_EXERCISE:_ Repeat the listing in full. Nothing may be added or left out.
::::::::::
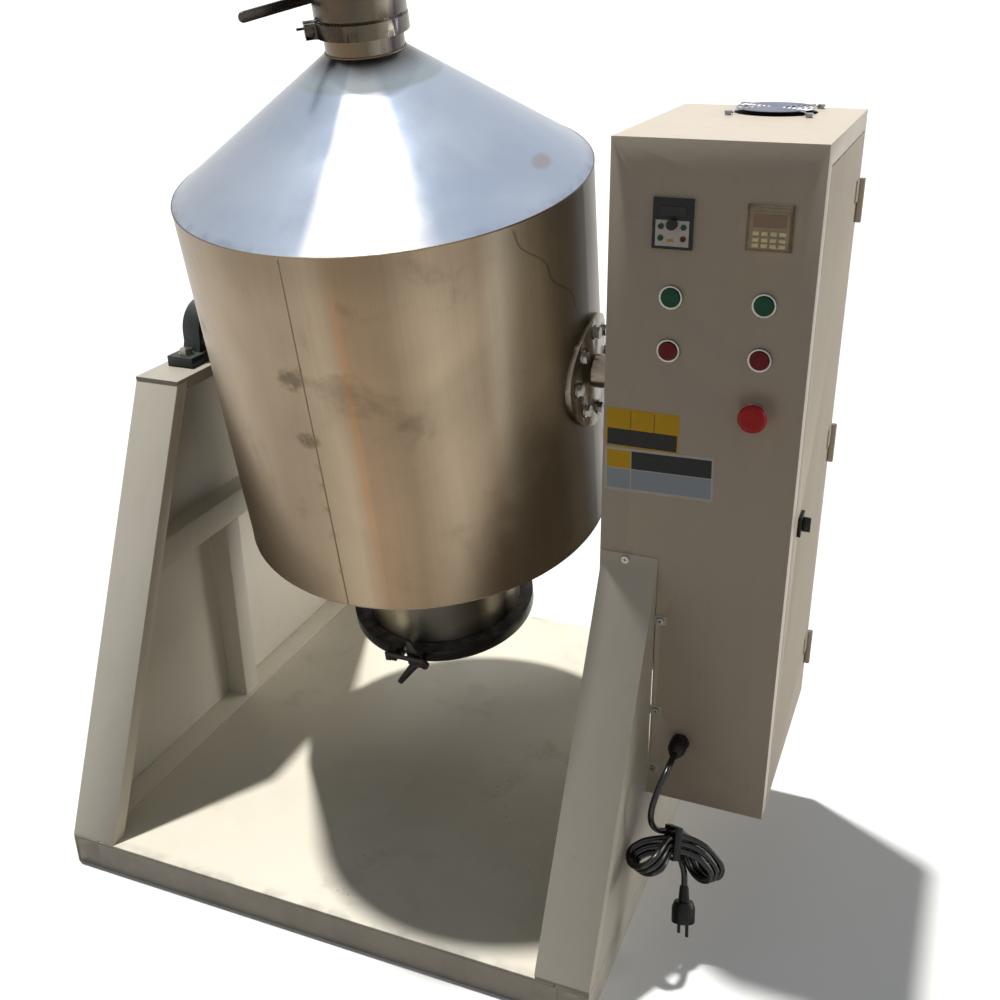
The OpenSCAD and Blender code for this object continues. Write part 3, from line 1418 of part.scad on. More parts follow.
// The tied hank hangs over a bend. Its own frame has X along the strands at the tie
hank_from_gland = [14, -70.7, -105];
hank_place = [gland_x, cab_y0, gland_z] + hank_from_gland;
hank_turn = [-23, 19.5, 45];
strand_gap = 0.4;
waist_half = cord_d / 2 + strand_gap;
spread = fold_r - waist_half;
function strand_v(p) = waist_half + spread
  * (1 - cos(180 * abs(p) / (p < 0 ? fold_left : fold_right))) / 2;
function bent(p, v, w) = let (a = 180 * p / hank_bend / PI)
  [(hank_bend - w) * sin(a), -v, (hank_bend - w) * cos(a) - hank_bend];
function run_p(k) = k < 0 ? fold_left * k / 3 : fold_right * k / 3;
function loop_point(n, j) =
  j < 6 ? bent(run_p(j - 3), -strand_v(run_p(j - 3)), n * layer_step)
  : j < 12 ? bent(fold_right + fold_r * sin(30 * (j - 6)), -fold_r * cos(30 * (j - 6)), n * layer_step)
  : j < 18 ? bent(run_p(15 - j), strand_v(run_p(15 - j)), (n + (j - 12) / 6) * layer_step)
  : bent(-fold_left - fold_r * sin(30 * (j - 18)), fold_r * cos(30 * (j - 18)), (n + 1) * layer_step);
end_run = 8;
hank_end_p = fold_right + fold_r + end_run;
function out_dir(p) = let (a = 180 * p / hank_bend / PI) [cos(a), 0, -sin(a)];
last_w = loops * layer_step;
hank_out = bent(hank_end_p, fold_r * -1, last_w);
hank_end = hank_out + cord_d * out_dir(hank_end_p);
hank_start = bent(0, -waist_half, 0);
hank_points = concat(
  [hank_start, hank_start + [cord_d, 0, 0]],
  [for (i = [1 : 24 * loops + 3]) loop_point(floor((i + 3) / 24), (i + 3) % 24)],
  [bent((fold_right + hank_end_p) / 2, -fold_r, last_w), hank_out, hank_end]);

// Turns a vector of the hank's frame into the part's frame
function turned(v) = let (
  a = [v[0], v[1] * cos(hank_turn[0]) - v[2] * sin(hank_turn[0]),
    v[1] * sin(hank_turn[0]) + v[2] * cos(hank_turn[0])],
  b = [a[0] * cos(hank_turn[1]) + a[2] * sin(hank_turn[1]), a[1],
    a[2] * cos(hank_turn[1]) - a[0] * sin(hank_turn[1])])
  [b[0] * cos(hank_turn[2]) - b[1] * sin(hank_turn[2]),
    b[0] * sin(hank_turn[2]) + b[1] * cos(hank_turn[2]), b[2]];
strand_dir = turned([1, 0, 0]);
tie_point = hank_place + turned(hank_start);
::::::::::
_ANSWER TO THE PROBLEM:_
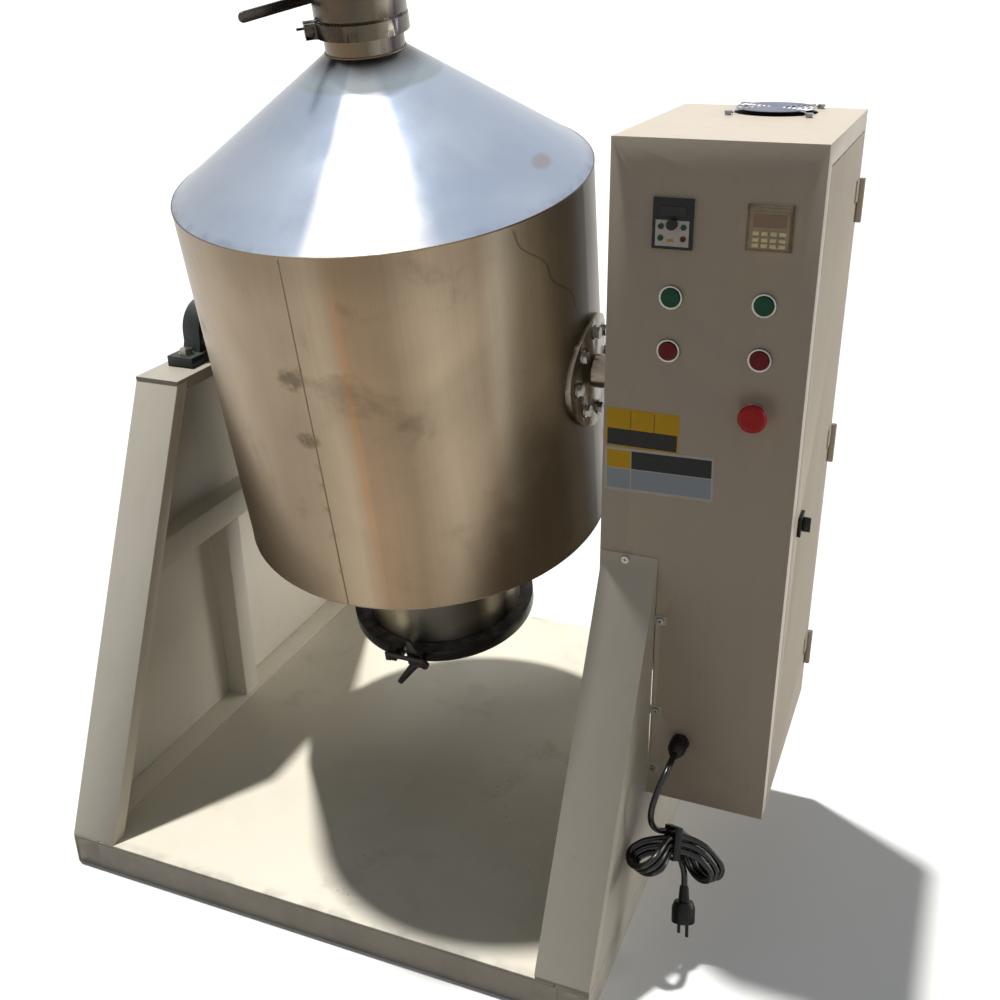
The OpenSCAD and Blender code for this object continues. Write part 3, from line 1418 of part.scad on. More parts follow.
// The tied hank hangs over a bend. Its own frame has X along the strands at the tie
hank_from_gland = [14, -70.7, -105];
hank_place = [gland_x, cab_y0, gland_z] + hank_from_gland;
hank_turn = [-23, 19.5, 45];
strand_gap = 0.4;
waist_half = cord_d / 2 + strand_gap;
spread = fold_r - waist_half;
function strand_v(p) = waist_half + spread
  * (1 - cos(180 * abs(p) / (p < 0 ? fold_left : fold_right))) / 2;
function bent(p, v, w) = let (a = 180 * p / hank_bend / PI)
  [(hank_bend - w) * sin(a), -v, (hank_bend - w) * cos(a) - hank_bend];
function run_p(k) = k < 0 ? fold_left * k / 3 : fold_right * k / 3;
function loop_point(n, j) =
  j < 6 ? bent(run_p(j - 3), -strand_v(run_p(j - 3)), n * layer_step)
  : j < 12 ? bent(fold_right + fold_r * sin(30 * (j - 6)), -fold_r * cos(30 * (j - 6)), n * layer_step)
  : j < 18 ? bent(run_p(15 - j), strand_v(run_p(15 - j)), (n + (j - 12) / 6) * layer_step)
  : bent(-fold_left - fold_r * sin(30 * (j - 18)), fold_r * cos(30 * (j - 18)), (n + 1) * layer_step);
end_run = 8;
hank_end_p = fold_right + fold_r + end_run;
function out_dir(p) = let (a = 180 * p / hank_bend / PI) [cos(a), 0, -sin(a)];
last_w = loops * layer_step;
hank_out = bent(hank_end_p, fold_r * -1, last_w);
hank_end = hank_out + cord_d * out_dir(hank_end_p);
hank_start = bent(0, -waist_half, 0);
hank_points = concat(
  [hank_start, hank_start + [cord_d, 0, 0]],
  [for (i = [1 : 24 * loops + 3]) loop_point(floor((i + 3) / 24), (i + 3) % 24)],
  [bent((fold_right + hank_end_p) / 2, -fold_r, last_w), hank_out, hank_end]);

// Turns a vector of the hank's frame into the part's frame
function turned(v) = let (
  a = [v[0], v[1] * cos(hank_turn[0]) - v[2] * sin(hank_turn[0]),
    v[1] * sin(hank_turn[0]) + v[2] * cos(hank_turn[0])],
  b = [a[0] * cos(hank_turn[1]) + a[2] * sin(hank_turn[1]), a[1],
    a[2] * cos(hank_turn[1]) - a[0] * sin(hank_turn[1])])
  [b[0] * cos(hank_turn[2]) - b[1] * sin(hank_turn[2]),
    b[0] * sin(hank_turn[2]) + b[1] * cos(hank_turn[2]), b[2]];
strand_dir = turned([1, 0, 0]);
tie_point = hank_place + turned(hank_start);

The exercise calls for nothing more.